Apparently, he drivers switch off shifts, one pilots the bus and the other sleeps beneath. WOW- I guess that's one way to get the job done. Carbon monoxide poisoning anyone?

Saturday, March 10, 2007

And they're OFF!


After much time, preparation and anticipation, the trip through Mexico and Central America begins. Randy and I were accompanied to the Texas border by our friends Kevin and Devin. They saw us off at the McAllen bus station and with a backpack each, Randy and I boarded the "Transpais" (cross country) autobus to Reynosa where we changed buses and caught our main bus to our first night's destination, Cuidad de Victoria. Our bus driver waved to every single truck and bus that passed during our 5 1/2 hour trip and when it was a fellow Transpais bus, he gave a HUGE wave. Que bueno!
It was a long ride but there was a lot to see an we learned a few new Spanish words during the journey including "cansada/o" meaning tired or weary...and at the end of the bus ride that is indeed how we felt.

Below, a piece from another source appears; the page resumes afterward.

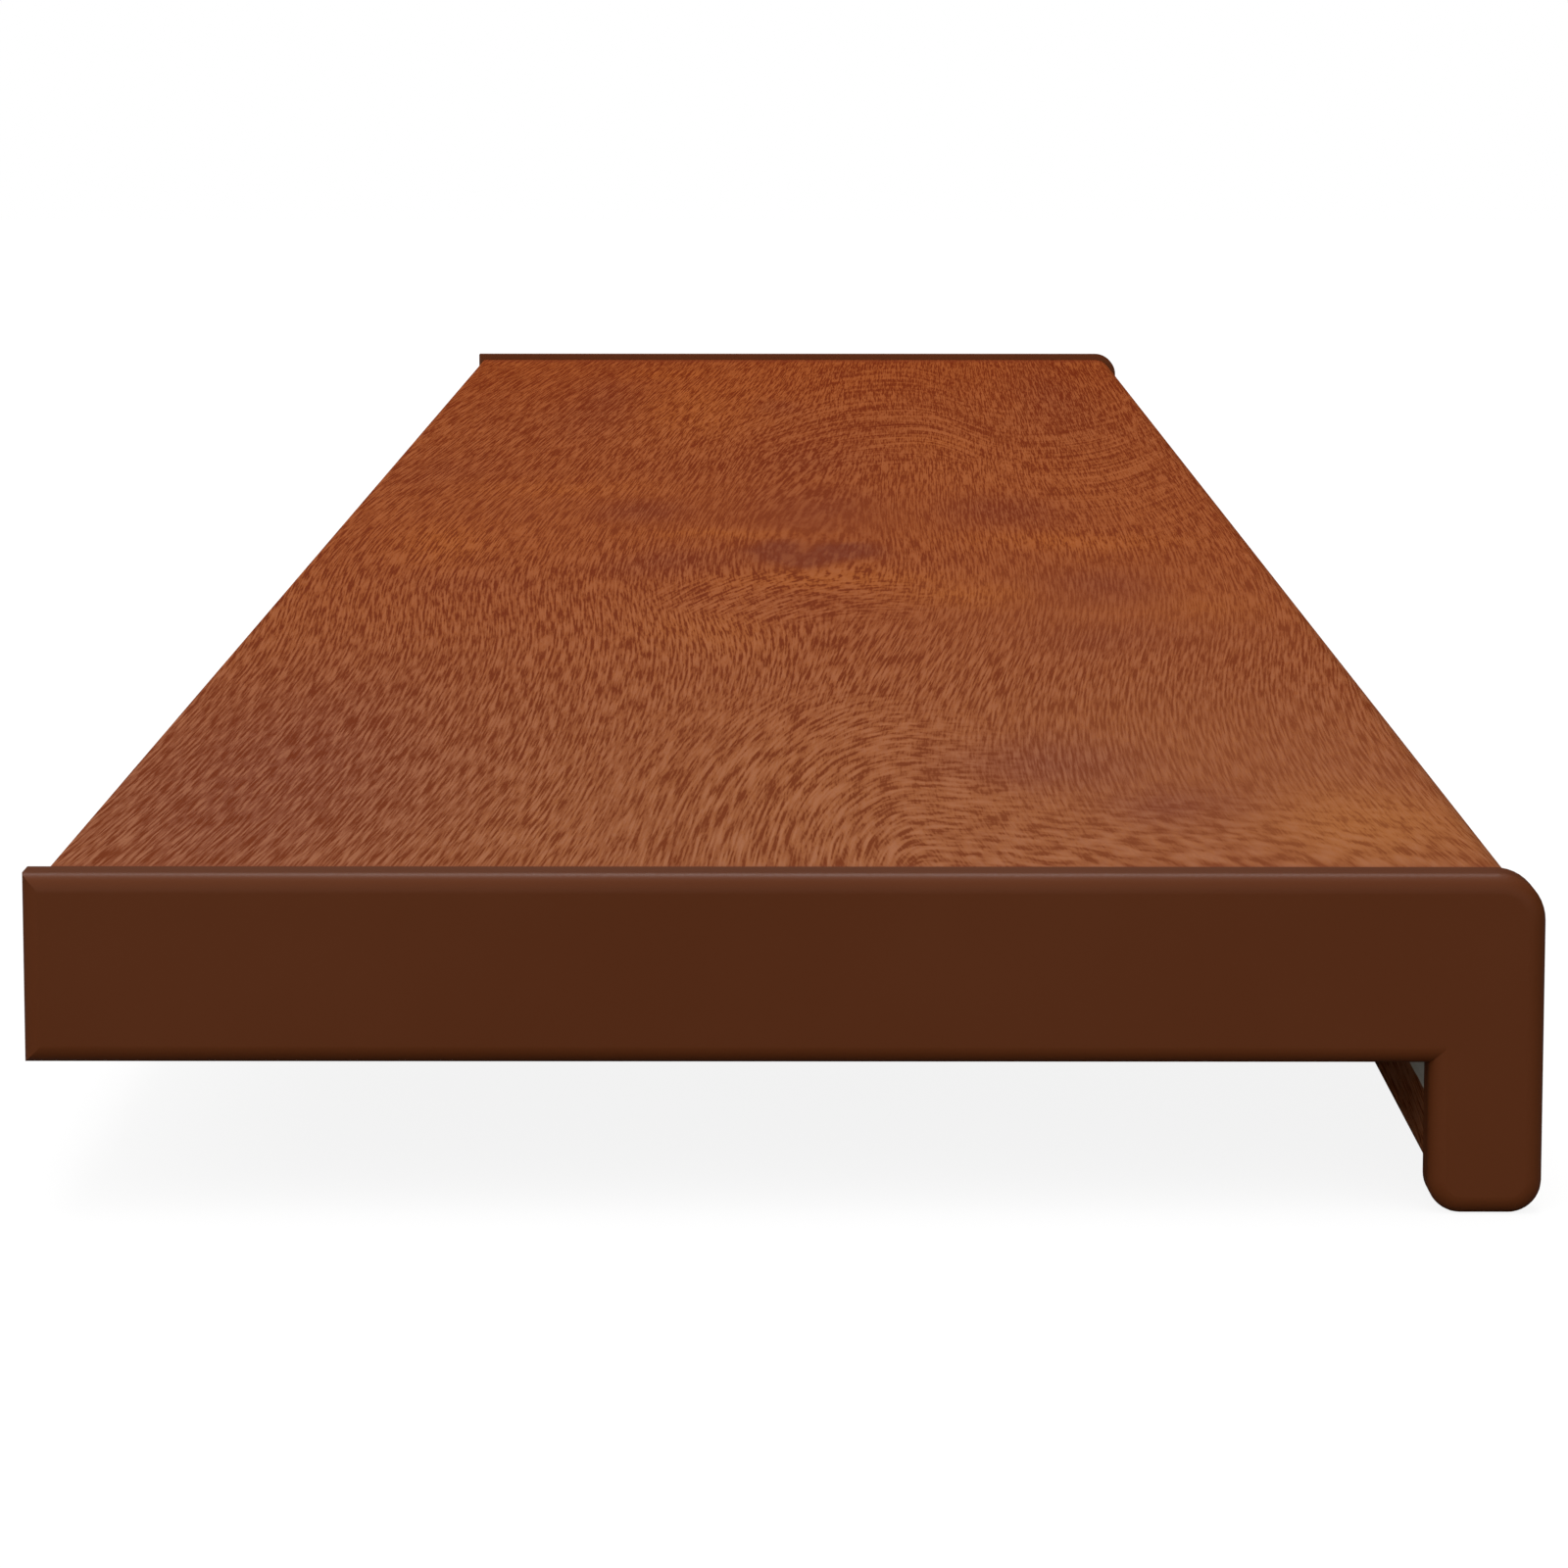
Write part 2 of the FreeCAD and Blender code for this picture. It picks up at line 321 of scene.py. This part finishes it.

Our hotel was clean with a high powered ceiling fan or "abanico de techo" and hot water - YES! Our hotel owner recommended Jalisco's for dinner, just a couple of blocks away. After an excellente authentic Mexican dinner, we took a stroll in the plaza and a "payasito" (little clown) was there entertaining some local children. He waved us over and made me a balloon heart. Randy later dogged the payasito's balloon efforts saying that it was a weak looking heart and that he could have made a better one. For those of you who don't know, Randy was practically raised by carneys at fairs for a few years of his life. His Dad owned a gourmet cheese shop and he and Randy would work the fairs together back in the day. I'm surprised he didn't get the small hands and cabbage smell often attributed to carneys.